Last month's challenge was to figure out, from a present classical reality, which classical reality was discarded in the collapse.

For the two-move situation, this is easy. Both moves have to be in the same two squares to cause a collapse, and so the reality that was discarded is the one where the marks are exchanged. That is, if the reality you see has an X in square 1 and an O in square 2, then the discarded reality had an O in square 1 and an X in square 2.

The three-move situation is not as easy. To get a collapse, we must have three moves in three squares. There are three ways to put a quantum move in three squares. But we cannot have a collapse on move 2, so O only has two choices on move 2. So there are 3×2×3 = 18 possible quantum situations. But there are only three ways to arrange 2 Xs and an O in three squares, so the likelihood that we can uniquely identify the discarded reality, is small.

In fact, the three-move case is small enough to examine exhaustively, and it turns out that there are ten three-move quantum games that yield each of the three patterns of three marks in three squares.
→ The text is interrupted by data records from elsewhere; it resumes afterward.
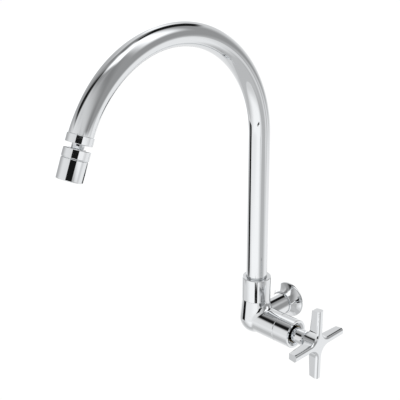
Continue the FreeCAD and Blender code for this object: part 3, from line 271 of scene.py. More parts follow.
def moulded_rubber(colour):
    """Nitrile rubber from a polished mould: near black, with a soft sheen and patches of dust."""
    material, tree, place = new_material("moulded nitrile rubber")
    dust = pattern(tree, place, width_mm=3, detail=4)
    surface(tree, colour, patches=dust, darkening=0.3, marks=dust, roughness=(0.42, 0.62),
            relief=(dust, 0.02, 0.2))
    return material


def lapped_ceramic(colour):
    """Alumina ground and lapped: off-white, close to a gloss, with a fine grain.

    Real grains are a few thousandths of a millimetre wide. They are drawn 0.6 mm wide, so that they show.
    """
    material, tree, place = new_material("lapped alumina")
    grain = pattern(tree, place, width_mm=0.6, detail=4)
    surface(tree, colour, patches=grain, darkening=0.06, marks=grain, roughness=(0.12, 0.24),
            settings={"IOR": 1.76})
    return material


def moulded_plastic(name, colour):
    """Injection-moulded acetal: a waxy half gloss with a slight orange peel, its dimples 0.9 mm wide."""
    material, tree, place = new_material(name)
    peel = pattern(tree, place, width_mm=0.9)
    surface(tree, colour, patches=peel, darkening=0.07, marks=peel, roughness=(0.34, 0.48),
            relief=(peel, 0.01, 0.25))
    return material


def bright_steel(colour):
    """Bright stainless steel: cooler and greyer than chrome, with fine drawn scratches.

    Real scratches are a few hundredths of a millimetre wide. They are drawn 0.3 mm wide, so that they show.
    """
    material, tree, place = new_material("bright stainless steel")
    scratches = pattern(tree, place, width_mm=0.3, detail=4, stretch=(0.2, 1.0, 1.0))
    surface(tree, colour, patches=scratches, darkening=0.15, marks=scratches, roughness=(0.16, 0.3),
            relief=(scratches, 0.01, 0.2), settings=METAL)
    return material


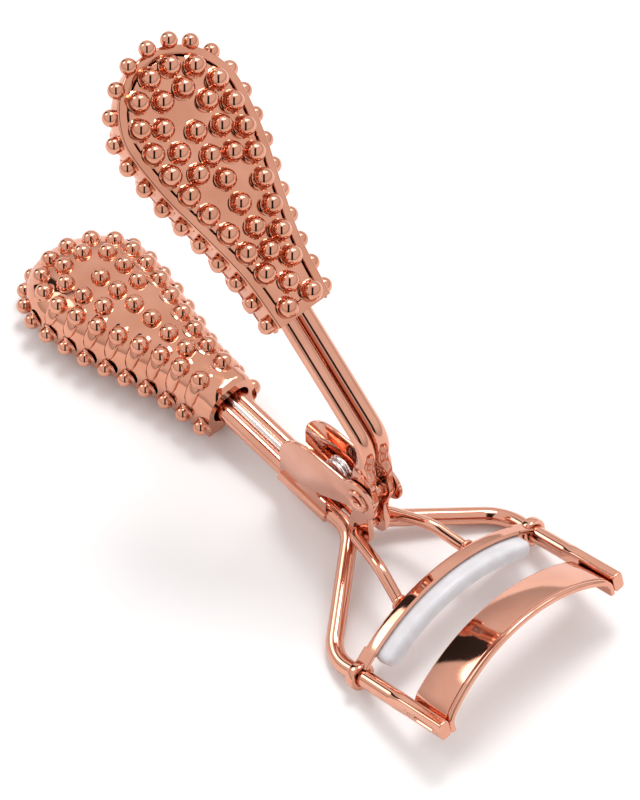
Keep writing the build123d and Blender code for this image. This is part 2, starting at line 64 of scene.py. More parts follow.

So the discarded reality simply cannot be determined by looking at the remaining reality.

The four-move case is even worse: there are six ways to arrange two Xs and two Os in four squares. There are also six ways to put a quantum move in four squares, so there are 6×5×4×6 = 720 four-move games that collapse completely. Again, there are too many choices to uniquely determine the discarded reality, after the collapse.